Billie Holiday began performing the song, retitled "Strange Fruit," at Café Society, New York's first integrated nightclub, in 1939. Peter Daniels, writing for World Socialist Web Site, notes that the song faced major resistance: it received scant radio time, and Holiday was forbidden to perform it at some clubs. The Rapp-Coudert Committee, a precursor to the McCarthy hearings, interrogated Meeropol on the origin of the song, apparently seeking a way to ban it.

"Strange Fruit" was one of the first pieces of popular culture to protest the practice of lynching. If you've heard it, you know how haunting it is. Daniels describes it as "unusual...not in the folk song tradition, not quite jazz." To my ear it sounds very old, as old as injustice itself.

 

Strange Fruit 
Southern trees bear strange fruit
Blood on the leaves
Blood at the root
Black bodies swinging in the southern breeze
Strange fruit hanging from the poplar trees

Pastoral scene of the gallant south
The bulging eyes and the twisted mouth
The scent of magnolia sweet and fresh
Then the sudden smell of burning flesh

Here is a fruit for the crows to pluck
for the rain to gather
for the wind to suck
for the sun to rot
for the tree to drop
Here is a strange and bitter crop

14 comments:

Red Tash said...

Racism, UGH. Hatred is the most horrific force imaginable, isn't it?

Mark K said...

Gruesome to even think about. Pardon my language, but what bastards to do that to a fellow human being!? It makes my blood boil. Very interesting indeed, and surprisingly shorter than your normal offering?

Mark K said...

PS: 'Dangerous Minds'!? Madam, what are you inferring?

Traci Kenworth said...

I cry to think of the abuse/gruesome happenings back then. We are all God's children, no one more special than another.

Bushman said...

How awful. Words we should all read.

Luanne G. Smith said...

That is haunting. Never heard it before, and I can't believe you found footage of Billie Holiday. I don't think I've ever seen her in video before. So very cool.

Cassandra said...
This comment has been removed by the author.
Cassandra said...

Love Billie Holiday and you are absolutely right that this song is haunting. I think I first stumbled upon it when I was writing a paper about race conflicts in the deep south and Emmett Till. If you don't know who Till is, he was a 14-year old black boy who got tortured to death and thrown in a lake because he had the odasity to wolf-whistle at a white woman.
http://en.wikipedia.org/wiki/Emmett_Till

Cherie Reich said...

I hadn't heard of the song before. Such terrible but important to read lyrics.

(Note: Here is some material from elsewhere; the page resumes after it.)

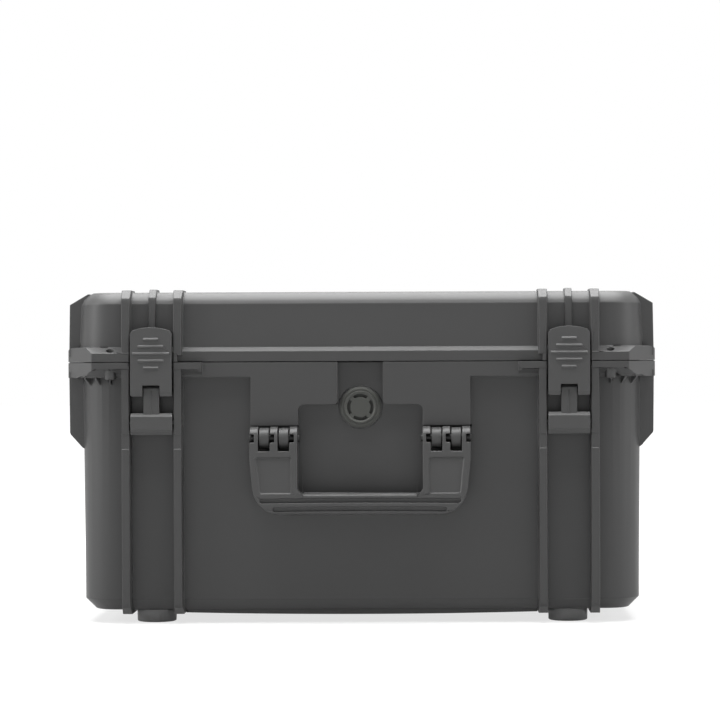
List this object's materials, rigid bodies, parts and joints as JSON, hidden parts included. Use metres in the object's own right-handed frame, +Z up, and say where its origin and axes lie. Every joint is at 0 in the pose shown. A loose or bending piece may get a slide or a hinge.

blankenship.louise said...

I'll always remember the first time I heard this song, because Billie Holliday isn't my sort of thing and I wasn't interested in hearing it.

It stopped me in my tracks.

Unknown said...

Billie absolutely sets my bones on fire... in a great way! Ongoing debate in our home: Billie or Ella? Billie just has such an edge to her, like eating a hot pepper. Ella is like eating a red velvet cupcake--smooth and sweet. I relate everything back to food when I'm hungry, by the way. : )

We forget that artists are usually the first to tackle tough societal issues. I think it's because writers, musicians, etc. can wrap it up in something sweet to mask the bitter taste, if that makes sense. They make injustice, etc. palatable to the point we're willing to truly examine it instead of spitting it back out.

Told you it all goes back to food... : ) Really enjoyed the post and song.

EJ

Laura S. said...

Hello, Elizabeth! In college I read the book "Strange Fruit" by Lillian Smith. The title is inspired by Billie Holiday's song. If you haven't read it, it's a great book which I recommend!

Hope you're having a lovely weekend and happy A to Z!

Amanda Heitler said...

Speechless, as so often after reading your posts.

Fantasy Writer Guy said...

Thank you. That was unpleasant and necessary. How ghastly these glimpses of the horrors of the past. Worse to consider those glimpses one day given us for the horrors we still don't see, for which we all bear guilt. How far we haven't come.